Information given:
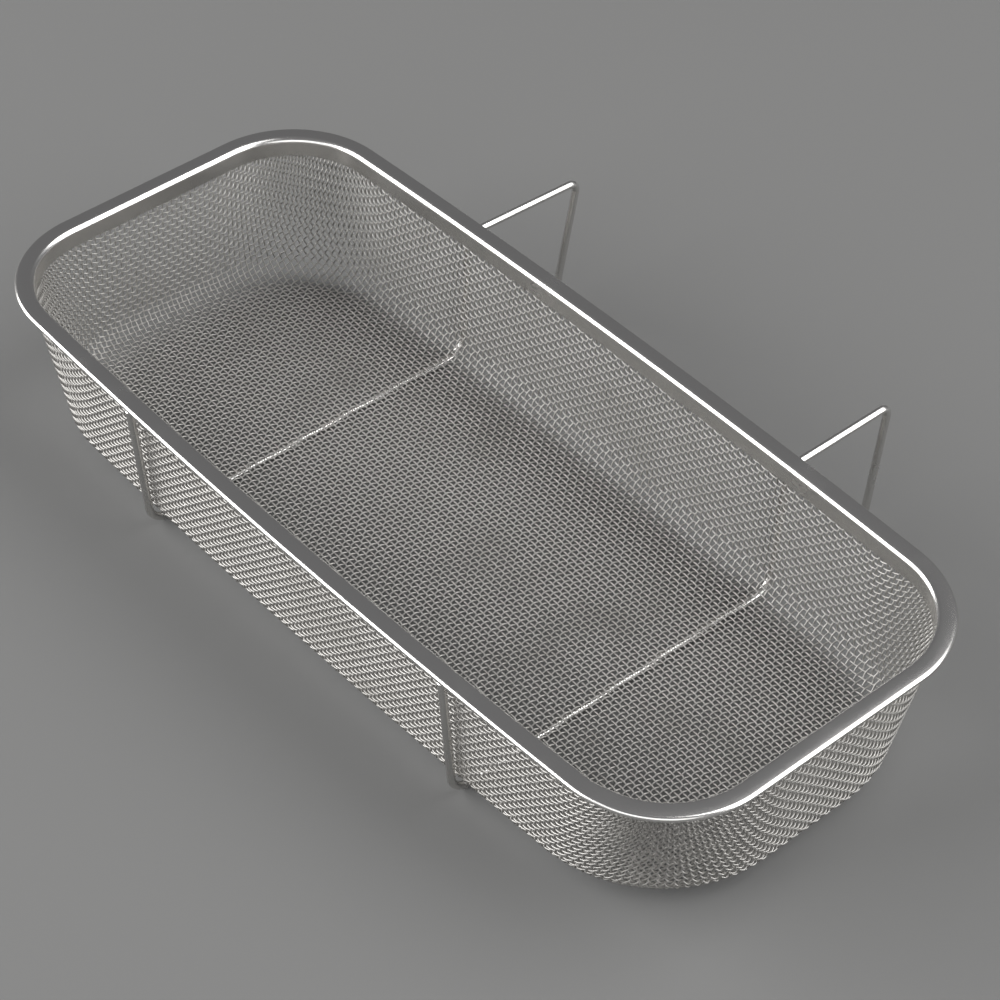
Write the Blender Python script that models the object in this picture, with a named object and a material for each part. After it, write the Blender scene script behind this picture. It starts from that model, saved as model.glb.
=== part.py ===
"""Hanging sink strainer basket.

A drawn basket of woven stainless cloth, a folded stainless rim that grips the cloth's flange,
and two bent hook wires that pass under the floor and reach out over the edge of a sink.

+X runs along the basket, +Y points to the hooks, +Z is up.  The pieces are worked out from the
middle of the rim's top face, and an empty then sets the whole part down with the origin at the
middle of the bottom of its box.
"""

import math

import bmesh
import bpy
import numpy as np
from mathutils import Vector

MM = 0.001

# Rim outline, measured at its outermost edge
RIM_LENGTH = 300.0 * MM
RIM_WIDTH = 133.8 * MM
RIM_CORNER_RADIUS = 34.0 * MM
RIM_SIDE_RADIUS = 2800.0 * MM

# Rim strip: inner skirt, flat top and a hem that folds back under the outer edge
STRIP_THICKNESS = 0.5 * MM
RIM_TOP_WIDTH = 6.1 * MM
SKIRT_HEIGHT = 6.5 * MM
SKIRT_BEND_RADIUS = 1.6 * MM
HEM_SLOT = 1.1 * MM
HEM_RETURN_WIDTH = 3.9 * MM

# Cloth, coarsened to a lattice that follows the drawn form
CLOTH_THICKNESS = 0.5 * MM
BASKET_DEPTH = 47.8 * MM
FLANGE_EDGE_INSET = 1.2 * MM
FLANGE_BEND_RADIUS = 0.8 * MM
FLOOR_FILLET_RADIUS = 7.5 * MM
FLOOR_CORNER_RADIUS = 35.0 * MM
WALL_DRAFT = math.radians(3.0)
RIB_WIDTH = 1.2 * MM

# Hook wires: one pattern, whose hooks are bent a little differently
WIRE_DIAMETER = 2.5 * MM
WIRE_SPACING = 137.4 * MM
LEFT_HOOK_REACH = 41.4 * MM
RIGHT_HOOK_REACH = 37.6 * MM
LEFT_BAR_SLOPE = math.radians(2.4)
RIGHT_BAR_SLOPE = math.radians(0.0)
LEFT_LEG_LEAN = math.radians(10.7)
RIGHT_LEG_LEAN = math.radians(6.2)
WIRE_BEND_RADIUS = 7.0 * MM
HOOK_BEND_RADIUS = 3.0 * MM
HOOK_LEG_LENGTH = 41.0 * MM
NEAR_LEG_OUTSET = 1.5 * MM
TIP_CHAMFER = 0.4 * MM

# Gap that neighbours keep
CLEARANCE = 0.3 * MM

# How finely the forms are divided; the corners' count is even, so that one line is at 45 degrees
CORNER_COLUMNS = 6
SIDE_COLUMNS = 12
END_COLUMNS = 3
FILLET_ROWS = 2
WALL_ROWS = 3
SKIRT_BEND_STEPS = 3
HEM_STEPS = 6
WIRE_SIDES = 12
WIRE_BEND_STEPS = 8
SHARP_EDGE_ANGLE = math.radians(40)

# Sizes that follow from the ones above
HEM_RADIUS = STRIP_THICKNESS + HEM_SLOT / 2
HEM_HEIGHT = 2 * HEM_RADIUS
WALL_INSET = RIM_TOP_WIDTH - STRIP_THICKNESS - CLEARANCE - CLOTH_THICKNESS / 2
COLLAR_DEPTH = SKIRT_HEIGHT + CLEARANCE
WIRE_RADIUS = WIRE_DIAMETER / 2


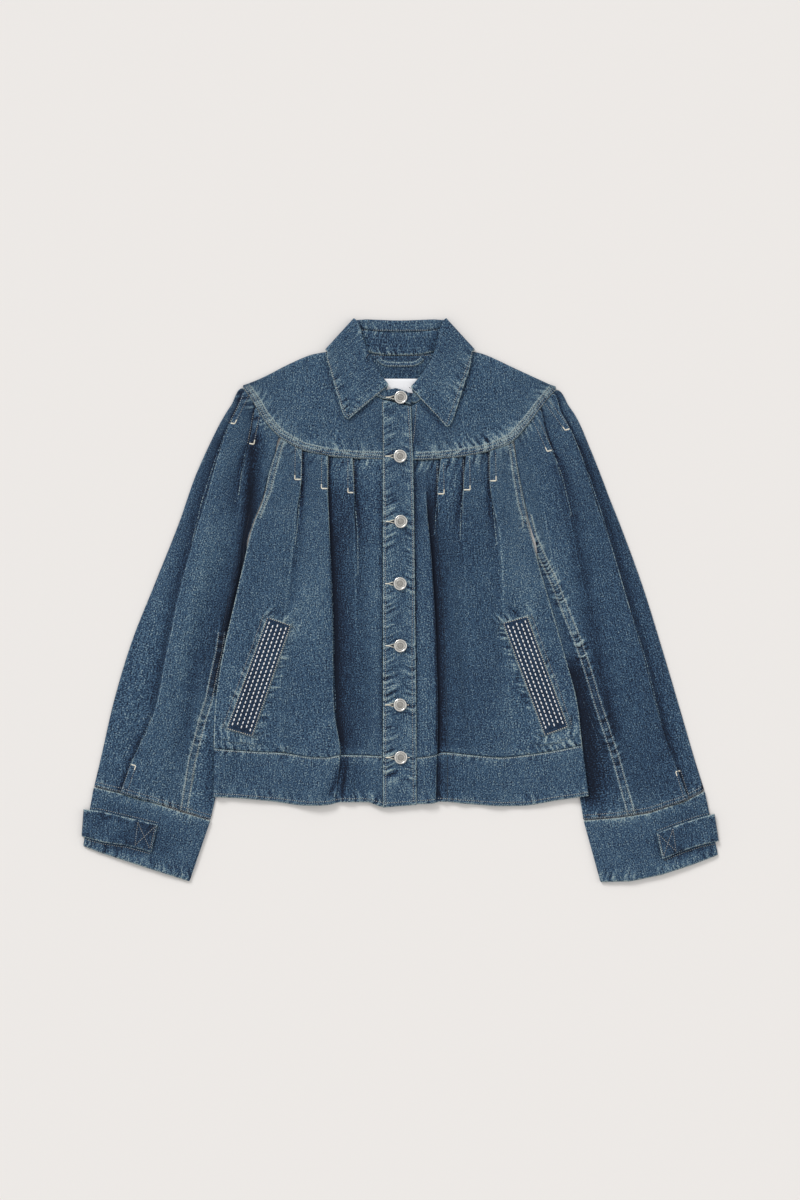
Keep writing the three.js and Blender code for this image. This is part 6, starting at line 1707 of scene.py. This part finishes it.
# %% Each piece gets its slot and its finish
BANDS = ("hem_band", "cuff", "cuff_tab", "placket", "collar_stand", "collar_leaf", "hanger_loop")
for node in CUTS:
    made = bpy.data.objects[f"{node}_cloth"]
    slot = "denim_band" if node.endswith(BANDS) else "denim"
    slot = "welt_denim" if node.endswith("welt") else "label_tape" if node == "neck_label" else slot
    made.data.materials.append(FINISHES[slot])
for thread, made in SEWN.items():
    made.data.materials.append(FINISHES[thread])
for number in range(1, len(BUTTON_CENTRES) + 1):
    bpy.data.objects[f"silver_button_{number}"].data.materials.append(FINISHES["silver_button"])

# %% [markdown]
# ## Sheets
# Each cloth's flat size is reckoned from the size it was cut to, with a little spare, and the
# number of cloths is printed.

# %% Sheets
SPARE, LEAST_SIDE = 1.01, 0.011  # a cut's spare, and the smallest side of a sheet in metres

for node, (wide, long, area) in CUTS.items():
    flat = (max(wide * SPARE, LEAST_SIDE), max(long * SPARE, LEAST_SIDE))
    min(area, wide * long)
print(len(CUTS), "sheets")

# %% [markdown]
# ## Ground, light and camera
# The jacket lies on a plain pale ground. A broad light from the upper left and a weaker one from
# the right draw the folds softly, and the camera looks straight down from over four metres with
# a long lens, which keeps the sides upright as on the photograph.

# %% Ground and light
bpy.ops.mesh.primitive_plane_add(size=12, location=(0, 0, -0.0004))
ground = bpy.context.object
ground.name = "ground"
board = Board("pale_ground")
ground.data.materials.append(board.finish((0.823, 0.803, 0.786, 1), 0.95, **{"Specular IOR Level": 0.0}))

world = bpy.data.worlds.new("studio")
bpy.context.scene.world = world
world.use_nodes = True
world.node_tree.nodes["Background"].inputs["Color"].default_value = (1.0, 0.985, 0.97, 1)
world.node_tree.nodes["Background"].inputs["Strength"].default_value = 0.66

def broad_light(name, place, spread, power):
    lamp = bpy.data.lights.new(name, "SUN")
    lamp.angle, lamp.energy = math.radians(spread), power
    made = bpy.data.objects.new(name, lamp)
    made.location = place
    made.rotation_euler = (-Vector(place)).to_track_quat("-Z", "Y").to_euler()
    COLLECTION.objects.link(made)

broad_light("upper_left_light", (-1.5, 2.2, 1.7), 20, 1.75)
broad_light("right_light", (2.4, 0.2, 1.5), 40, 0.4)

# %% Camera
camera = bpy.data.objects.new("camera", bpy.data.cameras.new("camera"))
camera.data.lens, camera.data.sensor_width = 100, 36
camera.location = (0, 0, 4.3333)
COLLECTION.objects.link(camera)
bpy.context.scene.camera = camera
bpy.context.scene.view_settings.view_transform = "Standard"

Job:
Word for word, please print every line from the beginning of the records to the line bearing "RIB_WIDTH = 1.2 * MM", counting both ends and stopping there.

Task answer:
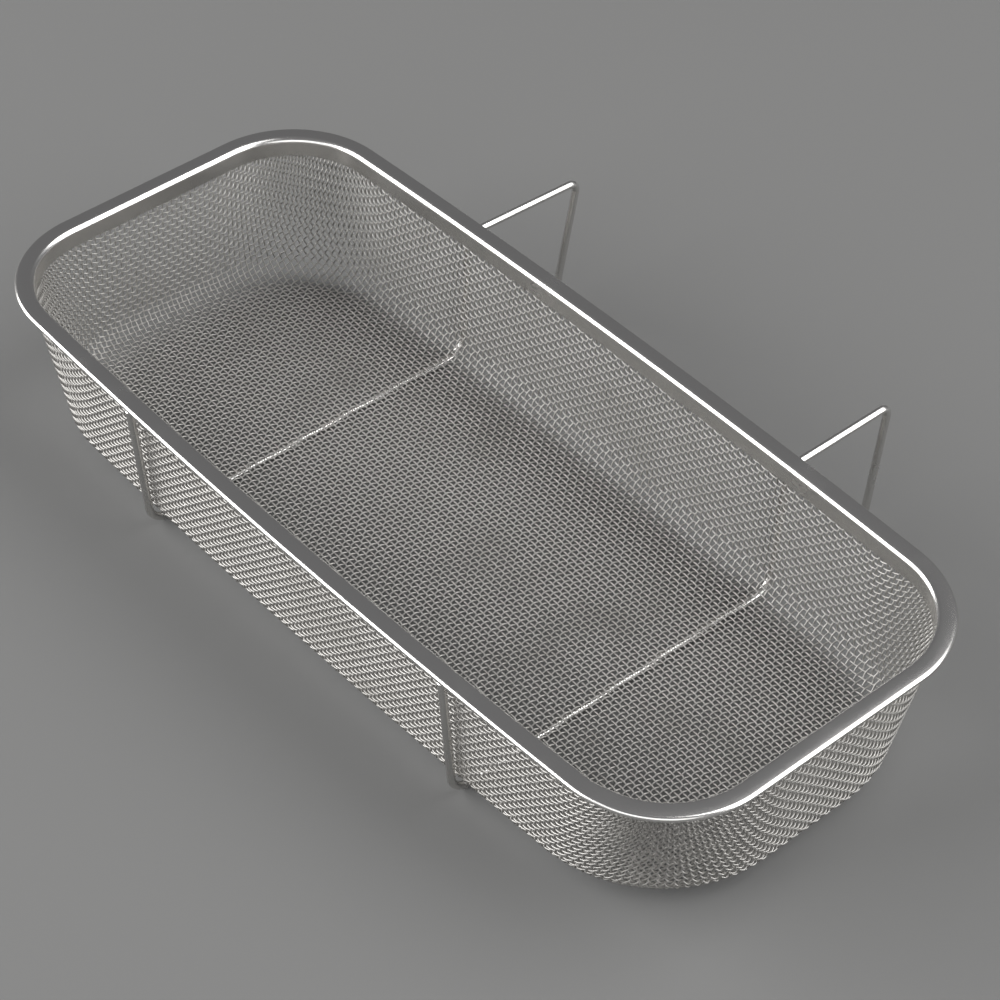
Write the Blender Python script that models the object in this picture, with a named object and a material for each part. After it, write the Blender scene script behind this picture. It starts from that model, saved as model.glb.
=== part.py ===
"""Hanging sink strainer basket.

A drawn basket of woven stainless cloth, a folded stainless rim that grips the cloth's flange,
and two bent hook wires that pass under the floor and reach out over the edge of a sink.

+X runs along the basket, +Y points to the hooks, +Z is up.  The pieces are worked out from the
middle of the rim's top face, and an empty then sets the whole part down with the origin at the
middle of the bottom of its box.
"""

import math

import bmesh
import bpy
import numpy as np
from mathutils import Vector

MM = 0.001

# Rim outline, measured at its outermost edge
RIM_LENGTH = 300.0 * MM
RIM_WIDTH = 133.8 * MM
RIM_CORNER_RADIUS = 34.0 * MM
RIM_SIDE_RADIUS = 2800.0 * MM

# Rim strip: inner skirt, flat top and a hem that folds back under the outer edge
STRIP_THICKNESS = 0.5 * MM
RIM_TOP_WIDTH = 6.1 * MM
SKIRT_HEIGHT = 6.5 * MM
SKIRT_BEND_RADIUS = 1.6 * MM
HEM_SLOT = 1.1 * MM
HEM_RETURN_WIDTH = 3.9 * MM

# Cloth, coarsened to a lattice that follows the drawn form
CLOTH_THICKNESS = 0.5 * MM
BASKET_DEPTH = 47.8 * MM
FLANGE_EDGE_INSET = 1.2 * MM
FLANGE_BEND_RADIUS = 0.8 * MM
FLOOR_FILLET_RADIUS = 7.5 * MM
FLOOR_CORNER_RADIUS = 35.0 * MM
WALL_DRAFT = math.radians(3.0)
RIB_WIDTH = 1.2 * MM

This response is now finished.